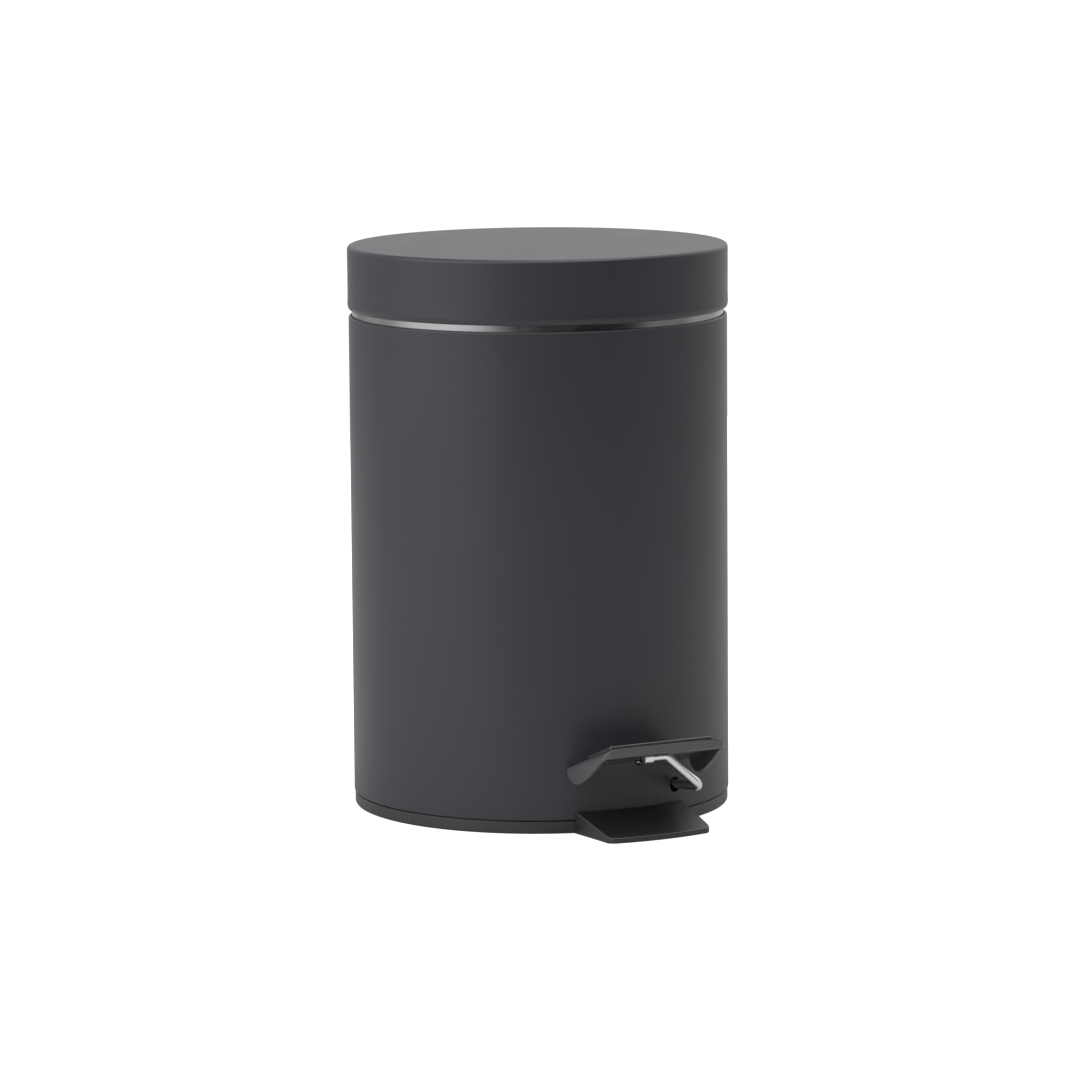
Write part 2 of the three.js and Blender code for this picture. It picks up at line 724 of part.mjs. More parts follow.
function pedalCover() {
  const drop = PEDAL_WALL / Math.cos(PLATE_TILT);
  const side = sideSlab(pedalSide(), -40, 40);
  const outside = side.intersect(planSlab(pedalPlan(0), 0, 60)).intersect(pedalRoof());
  const under = sideSlab(
    [
      [-60, 0],
      [-60, plateTopAt(-60) - drop],
      [PEDAL_FRONT_Y, PEDAL_FRONT_TOP - drop],
      [PEDAL_FRONT_Y, 0],
    ],
    -40,
    40,
  );
  const hollow = under.intersect(planSlab(pedalPlan(PEDAL_WALL), -5, 60));
  const clearOfBody = uprightCylinder(BODY_RADIUS + 1, 0, 0, 0, 60, ROUND);
  return outside.subtract(hollow).add(clipBoss()).subtract(clearOfBody).subtract(rodChannel());
}

// The boss under the plate that the clip's screw goes into.
function clipBoss() {
  const [front, back] = [CLIP_SCREW_Y - 3, CLIP_SCREW_Y + 3];
  const foot = CLIP_TAIL_TOP + GAP;
  return sideSlab(
    [[front, foot], [back, foot], [back, plateTopAt(back) - 1], [front, plateTopAt(front) - 1]],
    CLIP_X - CLIP_TAIL_HALF,
    CLIP_X + CLIP_TAIL_HALF,
  );
}

// The shallow groove that the rod's front end lies in, and the clip's screw hole.
function rodChannel() {
  const right = ROD_LEG_TOP_X + 3;
  const groove = crossCylinder(ROD_RADIUS + GAP, ROD_END_X - GAP, right, ROD_FRONT_Y, ROD_FRONT_Z);
  const screwHole = uprightCylinder(SCREW_HOLE_RADIUS, CLIP_X, CLIP_SCREW_Y, 30, CLIP_HOLE_TOP);
  return groove.add(screwHole);
}

// A sheet clip that hooks around the front of the rod, passes under it and ends in a tail for the screw.
function rodClip() {
  const inner = ROD_RADIUS + GAP;
  const [left, right] = [CLIP_X - CLIP_HALF_WIDTH, CLIP_X + CLIP_HALF_WIDTH];
  const tailBottom = CLIP_TAIL_TOP - CLIP_SHEET;
  const tailFront = CLIP_SCREW_Y - 2.6;
  const ring = crossCylinder(inner + CLIP_SHEET, left, right, ROD_FRONT_Y, ROD_FRONT_Z);
  const neck = block(left, right, ROD_FRONT_Y, tailFront + 1, tailBottom, CLIP_TAIL_TOP);
  const tail = block(
    CLIP_X - CLIP_TAIL_HALF,
    CLIP_X + CLIP_TAIL_HALF,
    tailFront,
    CLIP_SCREW_Y + 2.6,
    tailBottom,
    CLIP_TAIL_TOP,
  );
  const bore = crossCylinder(inner, left - 1, right + 1, ROD_FRONT_Y, ROD_FRONT_Z);
  const behind = block(left - 1, right + 1, ROD_FRONT_Y, -80, CLIP_TAIL_TOP, 50);
  const above = block(left - 1, right + 1, -120, -80, ROD_FRONT_Z + 1, 50);
  const hole = uprightCylinder(SCREW_HOLE_RADIUS, CLIP_X, CLIP_SCREW_Y, 25, 40);
  return ring.subtract(behind).subtract(above).add(neck).add(tail).subtract(bore).subtract(hole);
}

// A flat pad with grooves, made level and then laid on the sloping plate.
function pedalTread() {
  const half = TREAD_HALF_WIDTH;
  let pad = block(-half, half, 0, TREAD_DEPTH, 0, TREAD_THICKNESS);
  for (let i = 1; i < TREAD_BARS; i += 1) {
    const y = (TREAD_DEPTH * i) / TREAD_BARS;
    const groove = block(-half + 1.5, half - 1.5, y - 0.5, y + 0.5, TREAD_THICKNESS - 0.7, 3);
    pad = pad.subtract(groove);
  }
  return pad;
}

// ---------------------------------------------------------------- push rod

function pushRod() {
  return uprightCylinder(PUSH_ROD_RADIUS, 0, PUSH_ROD_Y, PUSH_ROD_BOTTOM, PUSH_ROD_TOP);
}

// The plastic foot that straddles the pedal rod's rear end.
function rodYoke() {
  const mouthTop = ROD_REAR_Z + ROD_RADIUS + YOKE_CLEARANCE;
  const mouthHalf = ROD_RADIUS + 0.5;
  const socket = uprightCylinder(PUSH_ROD_RADIUS + GAP, 0, PUSH_ROD_Y, PUSH_ROD_BOTTOM - GAP, 30);
  const mouth = block(-6, 6, PUSH_ROD_Y - mouthHalf, PUSH_ROD_Y + mouthHalf, 0, mouthTop);
  const foot = block(-4.5, 4.5, PUSH_ROD_Y - 4, PUSH_ROD_Y + 4, BASE_FLOOR + 1, YOKE_TOP);
  return foot.subtract(mouth).subtract(socket);
}

// The plastic tip that lifts the crank's foot.
function rodTip() {
  const top = crankFoot().z - CRANK_FOOT_RADIUS - CRANK_CLEARANCE;
  const socket = uprightCylinder(PUSH_ROD_RADIUS + GAP, 0, PUSH_ROD_Y, 200, PUSH_ROD_TOP + GAP);
  return block(-3.5, 3.5, PUSH_ROD_Y - 3, PUSH_ROD_Y + 3, TIP_BOTTOM, top).subtract(socket);
}

// ---------------------------------------------------------------- bucket

// The bucket's round body without its flange, drawn in by a wall's thickness for the cavity.
function bucketBody(inset) {
  const top = NECK_TOP + GAP + BUCKET_FLANGE + (inset ? 5 : 0);
  const bottomRadius = BUCKET_BOTTOM_RADIUS - inset;
  const floor = BUCKET_BOTTOM + inset;
  const heel = BUCKET_HEEL;
  return lathe([
    [0, floor],
    ...arc(bottomRadius - heel, floor + heel, heel, heel, -90, 0, 3),
    [BUCKET_TOP_RADIUS - inset, top],
    [0, top],
  ]);
}

function bucketFlange(bottom, top) {
  const inner = BUCKET_TOP_RADIUS - 2;
  return lathe([
    [inner, bottom],
    [BUCKET_FLANGE_RADIUS, bottom],
    [BUCKET_FLANGE_RADIUS, top - 0.5],
    [BUCKET_FLANGE_RADIUS - 0.5, top],
    [inner, top],
  ]);
}

function innerBucket() {
  const flangeBottom = NECK_TOP + GAP;
  const flangeTop = flangeBottom + BUCKET_FLANGE;
  const half = BUCKET_CHANNEL_HALF;
  const wallHalf = half + BUCKET_WALL;
  const channel = block(-half, half, BUCKET_CHANNEL_Y, 100, 0, 300);
  const channelWall = block(-wallHalf, wallHalf, BUCKET_CHANNEL_Y - BUCKET_WALL, 100, 0, 300);
  const cavity = bucketBody(BUCKET_WALL).subtract(channelWall);
  let bucket = bucketBody(0).add(bucketFlange(flangeBottom, flangeTop));
  bucket = bucket.subtract(channel).subtract(cavity);
  for (const side of [-1, 1]) {
    const x = side * BAIL_LUG_X;
    const lug = block(x - 1.5, x + 1.5, -4, 4, flangeTop - 0.5, BAIL_Z + 3);
    bucket = bucket.add(lug);
  }
  return bucket.subtract(crossCylinder(BAIL_WIRE + GAP, -90, 90, 0, BAIL_Z, 12));
}

// The wire lies in a half circle over the front of the flange, with its ends turned out into the lugs.
function bailStations() {
  const at = (x, y) => new THREE.Vector3(x, y, BAIL_Z);
  const leftCorners = [at(-BAIL_END_X, 0), at(-BAIL_RADIUS, 0), at(-BAIL_RADIUS, -2 * BAIL_BEND)];
  const left = bentStations(leftCorners, BAIL_BEND, 3).slice(0, -1);
  const middle = bailArc(180, 360, 30).slice(1, -1);
  const right = left.map(({ point, direction }) => ({
    point: at(-point.x, point.y),
    direction: new THREE.Vector3(direction.x, -direction.y, 0),
  }));
  return [...left, ...middle, ...right.reverse()];
}

// Stations around the wire's half circle, between two angles in degrees.
function bailArc(from, to, steps) {
  const stations = [];
  for (let i = 0; i <= steps; i += 1) {
    const angle = THREE.MathUtils.degToRad(from + ((to - from) * i) / steps);
    const [x, y] = [BAIL_RADIUS * Math.cos(angle), -BAIL_BEND + BAIL_RADIUS * Math.sin(angle)];
    const direction = new THREE.Vector3(-Math.sin(angle), Math.cos(angle), 0);
    stations.push({ point: new THREE.Vector3(x, y, BAIL_Z), direction });
  }
  return stations;
}

function bailHandle() {
  return wireAlong(bailStations(), BAIL_WIRE, 8);
}

// A plastic sleeve over the middle of the wire.
function bailGrip() {
  const sleeve = wireAlong(bailArc(270 - GRIP_HALF_ANGLE, 270 + GRIP_HALF_ANGLE, 6), GRIP_RADIUS, 10);
  const bore = wireAlong(bailArc(240, 300, 10), BAIL_WIRE + GAP, 8);
  return sleeve.subtract(bore);
}

// ---------------------------------------------------------------- assembly

function piece(group, name, solid, look) {
  const mesh = new THREE.Mesh(toGeometry(solid), look);
  mesh.name = name;
  group.add(mesh);
  return mesh;
}

function casing() {
  const group = new THREE.Group();
  piece(group, 'outer_body', outerBody(), charcoalPaint());
  piece(group, 'neck_ring', neckRing(), brightSteel());
  piece(group, 'base_plate', basePlate(), charcoalPlastic());
  for (let i = 0; i < 4; i += 1) {
    const angle = Math.PI / 4 + (i * Math.PI) / 2;
    const pad = piece(group, `foot_pad_${i + 1}`, footPad(), blackRubber());
    pad.position.set(PAD_ORBIT * Math.cos(angle), PAD_ORBIT * Math.sin(angle), 0);
  }
  for (const [word, side] of [['left', -1], ['right', 1]]) {
    const cap = piece(group, `bearing_cap_${word}`, bearingCap(), blackPlastic());
    cap.position.x = side * BEARING_X;
    const capScrew = piece(group, `bearing_screw_${word}`, screw(11), zincSteel());
    capScrew.position.set(side * BEARING_X, BEARING_SCREW_Y, PIVOT_Z + BEARING_CAP + 0.1);
  }
  return group;
}

function hinge() {
  const group = new THREE.Group();
  piece(group, 'hinge_bracket', hingeBracket(), charcoalPaint());
  piece(group, 'hinge_pin', hingePin(), zincSteel());
  piece(group, 'rod_guide', rodGuide(), blackPlastic());
  for (const [word, side] of [['left', -1], ['right', 1]]) {
    const bracketScrew = piece(group, `bracket_screw_${word}`, screw(8), zincSteel());
    bracketScrew.position.set(side * BRACKET_SCREW_X, BRACKET_SCREW_SEAT, BRACKET_SCREW_Z);
    bracketScrew.rotation.x = -Math.PI / 2;
  }
  return group;
}

function lid() {
  const group = new THREE.Group();
  piece(group, 'lid_shell', lidShell(), charcoalPaint());
  piece(group, 'lid_liner', lidLiner(), blackPlastic());
  piece(group, 'lid_arm', lidArm(), zincSteel());
  for (const [word, side] of [['left', -1], ['right', 1]]) {
    const armScrew = piece(group, `lid_screw_${word}`, screw(6), zincSteel());
    armScrew.position.set(side * LID_SCREW_X, LID_SCREW_Y, ARM_FLANGE_Z - 0.1);
    armScrew.rotation.x = Math.PI;
  }
  return group;
}

function pedal() {
  const group = new THREE.Group();
  piece(group, 'pedal_rod', pedalRod(), brightSteel());
  piece(group, 'pedal_cover', pedalCover(), charcoalPlastic());
  piece(group, 'rod_clip', rodClip(), brightSteel());
  const clipScrew = piece(group, 'clip_screw', screw(2.5, 2.3), blackedSteel());
  clipScrew.position.set(CLIP_X, CLIP_SCREW_Y, CLIP_TAIL_TOP - CLIP_SHEET - 0.1);
  clipScrew.rotation.x = Math.PI;
  const tread = piece(group, 'pedal_tread', pedalTread(), blackRubber());
  tread.rotation.x = PLATE_TILT;
  tread.position.set(0, TREAD_FRONT, plateTopAt(TREAD_FRONT) + 0.1);
  return group;
}

function pusher() {
  const group = new THREE.Group();
  piece(group, 'push_rod', pushRod(), zincSteel());
  piece(group, 'rod_yoke', rodYoke(), blackPlastic());
  piece(group, 'rod_tip', rodTip(), blackPlastic());
  return group;
}

function bucket() {
  const group = new THREE.Group();
  piece(group, 'inner_bucket', innerBucket(), greyPlastic());
  piece(group, 'bail_handle', bailHandle(), zincSteel());
  piece(group, 'bail_grip', bailGrip(), blackPlastic());
  return group;
}

const pedalBin = new THREE.Group();
pedalBin.add(casing(), hinge(), lid(), pedal(), pusher(), bucket());

export default pedalBin;
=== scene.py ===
"""Looks for a pedal trash can: painted steel tube and lid, bright neck ring, plastic base and pedal,
a bright wire lever, and the linkage and bucket inside. Everything is in metres, in the frame of the
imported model: the origin is on the bin's axis at floor level and the pedal points along -Y."""

import math

import bmesh
import bpy
from mathutils import Matrix, Vector


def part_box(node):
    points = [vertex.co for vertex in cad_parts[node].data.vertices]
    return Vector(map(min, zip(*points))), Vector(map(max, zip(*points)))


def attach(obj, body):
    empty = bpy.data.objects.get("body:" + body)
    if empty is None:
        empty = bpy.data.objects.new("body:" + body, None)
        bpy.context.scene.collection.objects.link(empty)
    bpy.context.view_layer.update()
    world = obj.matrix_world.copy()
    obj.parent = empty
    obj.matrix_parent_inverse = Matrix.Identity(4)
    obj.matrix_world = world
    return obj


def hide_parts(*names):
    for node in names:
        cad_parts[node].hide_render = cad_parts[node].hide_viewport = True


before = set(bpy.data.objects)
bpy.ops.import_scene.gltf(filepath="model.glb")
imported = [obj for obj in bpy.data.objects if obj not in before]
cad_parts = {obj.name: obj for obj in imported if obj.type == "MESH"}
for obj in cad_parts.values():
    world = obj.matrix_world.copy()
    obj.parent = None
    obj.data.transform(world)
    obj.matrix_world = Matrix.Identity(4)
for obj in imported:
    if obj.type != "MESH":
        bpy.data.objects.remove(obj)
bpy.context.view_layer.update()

MM = 0.001
ROUND = 192  # segments around the large rings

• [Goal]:
Print, without alteration, the lines from the line with "const pedalBin = new THREE.Group();" to the line with "cad_parts[node].hide_render = cad_parts[node].hide_viewport". Include both of them, and omit every other line.

• [Right answer]:
const pedalBin = new THREE.Group();
pedalBin.add(casing(), hinge(), lid(), pedal(), pusher(), bucket());

export default pedalBin;
=== scene.py ===
"""Looks for a pedal trash can: painted steel tube and lid, bright neck ring, plastic base and pedal,
a bright wire lever, and the linkage and bucket inside. Everything is in metres, in the frame of the
imported model: the origin is on the bin's axis at floor level and the pedal points along -Y."""

import math

import bmesh
import bpy
from mathutils import Matrix, Vector


def part_box(node):
    points = [vertex.co for vertex in cad_parts[node].data.vertices]
    return Vector(map(min, zip(*points))), Vector(map(max, zip(*points)))


def attach(obj, body):
    empty = bpy.data.objects.get("body:" + body)
    if empty is None:
        empty = bpy.data.objects.new("body:" + body, None)
        bpy.context.scene.collection.objects.link(empty)
    bpy.context.view_layer.update()
    world = obj.matrix_world.copy()
    obj.parent = empty
    obj.matrix_parent_inverse = Matrix.Identity(4)
    obj.matrix_world = world
    return obj


def hide_parts(*names):
    for node in names:
        cad_parts[node].hide_render = cad_parts[node].hide_viewport = True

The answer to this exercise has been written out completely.